George Washington University


- satire

Five word horror story: Weed Man won't text back

Is there a fear that compares to being ghosted by the Weed Man?

Jazmyn Strode


It catches you by surprise; you reach for a nug out of your ziplock baggy, and said ziplock baggy is empty (why did you even put an empty ziplog baggy back in your desk drawer, you fool? You are literally playing yourself and yourself alone). It’s fine, it’s chill, you have enough for a couple bowls in your grinder.

You decide to be proactive. You’re not desperate yet, and to spare yourself from desperation, you text the Weed Man. But to no avail. No read receipts, but you know he’s seen it.

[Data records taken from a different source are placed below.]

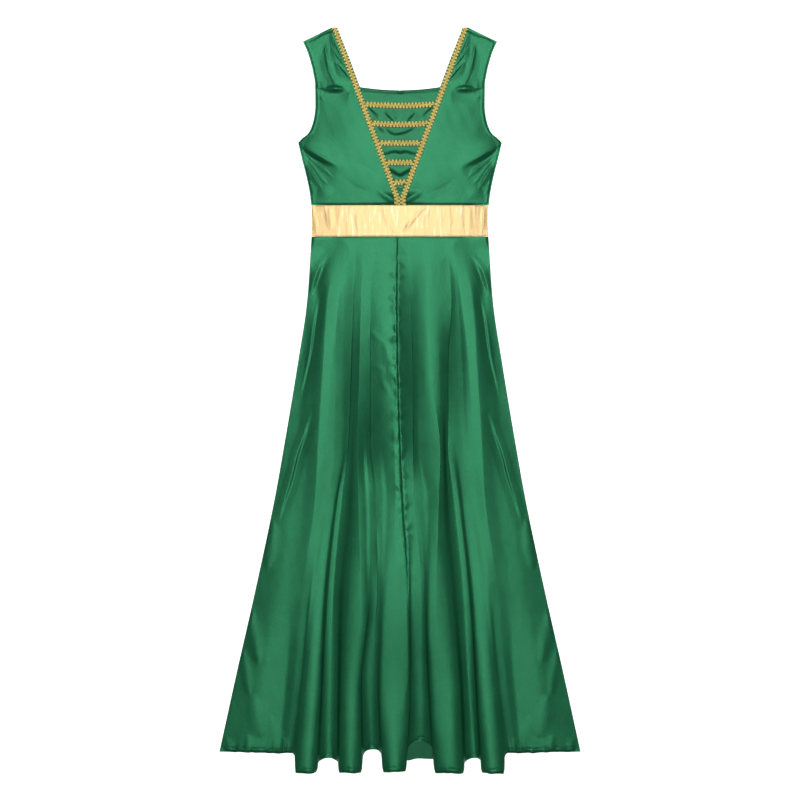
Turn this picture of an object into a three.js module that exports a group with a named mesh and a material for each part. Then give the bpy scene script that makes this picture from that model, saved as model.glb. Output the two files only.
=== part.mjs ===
// A sleeveless, floor-length dance dress laid out flat on its back.
// Frame: +Z up from the surface it lies on, +Y from hem to shoulders, +X to the right as seen from
// above, where the front faces up. "Left" and "right" are as seen that way. The origin is on the
// surface, under the middle of the dress. Each cut piece is its own closed wall of cloth.
// The back pieces lie flat on the surface. The front pieces lie on them, and rise in folds.
import * as THREE from "three";

// Driving sizes, in millimetres.
const CLOTH = 1.2; // wall of every cloth piece
const SEAM_GAP = 0.3; // space between pieces that are sewn together or lie on each other
const SHOULDER_TOP = 707.2; // height of the neck points up the dress
const WAISTBAND_TOP = 370;
const WAISTBAND_HEIGHT = 60;
const WAIST_SEAM = WAISTBAND_TOP - WAISTBAND_HEIGHT; // where the skirt starts
const WAIST_HALF = 168; // half of the flat waist
const NECK_HALF = 118.8; // neck point to the centre line
const SHOULDER_TIP = { x: 184.3, y: 680.8 };
const UNDERARM = { x: 193.5, y: 488.7 };
const V_TIP = 383; // where the two neck edges meet over the waistband
const BRAID_WIDTH = 10;
const BRAID_THICK = 1.6;
const BACK_NECK = 577; // bottom of the square back neckline
const BACK_NECK_INWARD = 2.6; // how far the back straps show inside the front ones

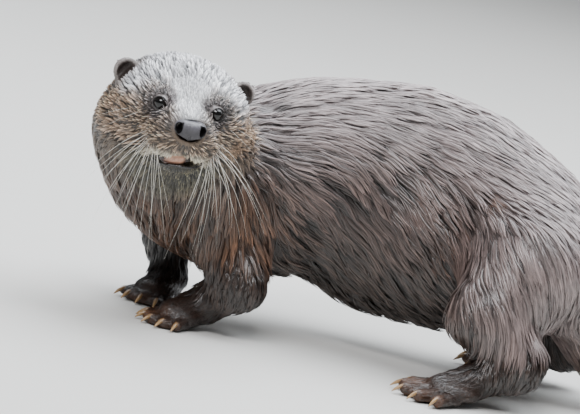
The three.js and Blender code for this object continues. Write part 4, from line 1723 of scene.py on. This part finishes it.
@dataclass(frozen=True)
class Lock:
    """How the locks of one region are made.

    They are density, to a square centimetre; length and width in millimetres; rings along each; lift of the
    tip as a share of the coat's depth; how far a clump draws together; how many locks to a clump; sway and
    spread in degrees; the brightness of root and tip, the dark root being painted shade deep in the coat and
    the bright tip partly the hair's own paler colour and partly painted sheen; how much darker the edge of a
    clump is, which is painted shade in the gaps between clumps; and how much one lock, and one clump, differs
    from the next in brightness.
    """

    density: float
    length: float
    width: float
    rings: int
    lift: float = 0.9
    clump: float = 0.6
    crowd: int = 14
    sway: float = 10.0
    spread: float = 6.0
    root: float = 0.62
    tip: float = 1.25
    groove: float = 0.45
    vary: float = 0.2


class Region(Enum):
    """Parts of the coat, each one piece or two."""

    BACK = Lock(22, 34, 1.9, 5, 0.86, 0.36, 8, 8, 3, 0.8, 1.12, 0.35, 0.2)
    FLANK = Lock(20, 34, 1.6, 5, 1.0, 0.6, 12, 14, 4, 0.5, 1.5, 0.75, 0.36)
    RUMP = Lock(20, 34, 1.9, 5, 0.86, 0.36, 8, 7, 3, 0.8, 1.12, 0.35, 0.2)
    NECK = Lock(30, 19, 1.3, 4, 1.02, 0.65, 13, 16, 6, 0.5, 1.4, 0.6, 0.3)
    CHEST = Lock(30, 25, 1.2, 4, 1.04, 0.7, 13, 12, 6, 0.4, 2.0, 0.6, 0.4)
    BELLY = Lock(12, 20, 1.8, 3, 0.95, 0.6, 12, 14, 8)
    CROWN = Lock(84, 8.5, 1.0, 3, 1.5, 0.9, 9, 14, 16, 0.3, 1.35, 0.8, 0.34)
    CHEEK = Lock(88, 8.5, 0.85, 3, 1.05, 0.85, 7, 14, 12, 0.2, 1.9, 0.85, 0.6)
    FACE = Lock(120, 4.8, 0.62, 2, 1.05, 0.9, 6, 8, 14, 0.1, 2.1, 0.85, 0.7)
    LIP = Lock(220, 5.0, 0.5, 2, 1.3, 0.6, 7, 10, 18, 0.4, 1.2, 0.6)
    THROAT = Lock(60, 11, 0.9, 3, 1.05, 0.65, 10, 12, 12, 0.45, 1.5, 0.6, 0.3)
    LEGS = Lock(26, 12, 1.2, 3, 0.9, 0.6, 12, 10, 6, 0.55, 1.2, 0.5)
    FEET = Lock(70, 4.5, 0.75, 2, 0.7, 0.4, 8, 8, 10)
    TAIL = Lock(26, 17, 1.3, 3, 0.9, 0.55, 12, 8, 5, 0.6, 1.2, 0.5)
    EARS = Lock(90, 2.0, 0.45, 2, 0.5, 0.2, 8, 8, 12, 0.7, 1.2)


def region_of(zones: Zones, seed: int) -> Array:
    """Number of each point's region in the list of regions, with ragged borders.

    Args:
        zones: The parts of the animal at the points.
        seed: Seed of the random draws.

    Returns:
        A number for each point.
    """
    rng = np.random.default_rng(seed)
    r = rng.normal(0, 0.06, len(zones.p))
    z = zones
    order = list(Region)
    out = np.full(len(z.p), order.index(Region.FLANK))
    for region, where in (
            (Region.BACK, z.rise + r > 0.45), (Region.RUMP, z.station + r < 0.2),
            (Region.NECK, z.station + r > 0.78), (Region.CHEST, z.chest + r > 0.45),
            (Region.BELLY, z.belly + r > 0.5), (Region.TAIL, z.tail + r > 0.5),
            (Region.LEGS, z.leg + r > 0.5), (Region.FEET, z.foot + r > 0.5),
            (Region.CHEEK, z.head + r > 0.5), (Region.CROWN, z.crown + 2 * r > 0.4),
            (Region.THROAT, (z.throat + r > 0.4) | ((z.head > 0.5) & (z.h[:, 2] < -44))),
            (Region.FACE, (z.muzzle + r > 0.35) | (z.eye + r > 0.3) | (z.brow + r > 0.55)),
            (Region.LIP, z.lip + r > 0.45), (Region.EARS, z.earward > 0.9)):
        out[where] = order.index(region)
    return out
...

Days go by without a response. Those couple of bowls in your grinder? Donezo. Long gone. You smoke it, waiting for a response, looking like an uglier, sadder, Rihanna in those pictures of her smoking in a beach chaise. Where did you go wrong? You thought you and the Weed Man were friends.

No one wants to smoke you out, especially on a fucking Tuesday. If you haven’t reverted to scraping the remains from your grinder and all the corners of your room to form some hybrid half a bowl that is, admittedly, 65 percent dirt and 35 percent marijuana, you do that now.

If I develop an addiction to heavier drugs, am I allowed to blame my weed dealer for not texting back? The AUDACITY of some people, thinking I can survive as a normal, functioning human without the aid of cannabis.